Thursday, July 02, 2009

Comment: World Vision's wishes for next weeks G-8

With the G-8 meeting in Italy next week, aid organizations around the world are making their voices heard on what they would like to see done. Advocacy campaigns director for World Vision Patrick Watt, has written an opinion that the G-8 needs to firm up their commitments to aid that they made back in 2005.

From The Huffington Post, we find this snippet of Watt's commentary

Four years on, what was dubbed a 'Marshall Plan' for Africa in 2005 risks disintegrating into a partial plan:

* While non-G8 donors, responsible for a quarter of the total aid increase, are delivering on their side of the deal, aid from the G8 countries has actually fallen. So far, G8 countries have raised aid by just one third of the total they pledged in 2005.
* Italy, the host nation, continues to slash its aid spending, and now gives less than a fifth of one per cent of its national income to poverty reduction.


Failure to deliver on recent promises will cost the G8 heavily in terms of credibility. But more importantly, it threatens a huge social cost at a time when the global recession is hitting low-income countries hardest.

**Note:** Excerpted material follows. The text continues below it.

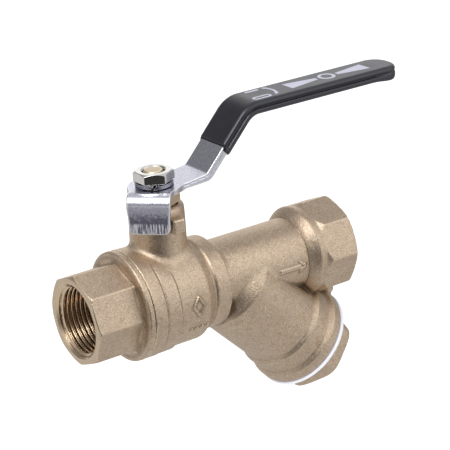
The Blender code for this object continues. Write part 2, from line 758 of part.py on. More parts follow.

The World Bank estimates that as many as 2.8 million additional child deaths could result between now and 2015 unless urgent action is taken to mitigate the impact of the economic slowdown on household income and public spending.

Some G8 countries -- most notably Italy -- have suggested that the fiscal squeeze in Europe and North America makes delivery of current pledges unaffordable. But on closer scrutiny this is a flimsy alibi: the global aid increase promised by 2010 is equivalent to just 2% of the total stimulus package announced for G8 countries at the London G20, and would be equivalent to about 1% of public spending in most EU member states.

Inaction by the G8 is the real unaffordable luxury, not least from the perspective of the 9.2 million children who continue to die each year from easily preventable disease. Where the G8 has delivered additional aid for areas such as health, it has made a lasting and positive impact.

A 90% reduction in deaths from measles in Africa since 2001, and provision of life-saving antiretroviral drugs for 4 million people with HIV and AIDS would not have been possible without the support of G8 countries. This is a platform that needs to be built on when the G8 meet in L'Aquila, not squandered.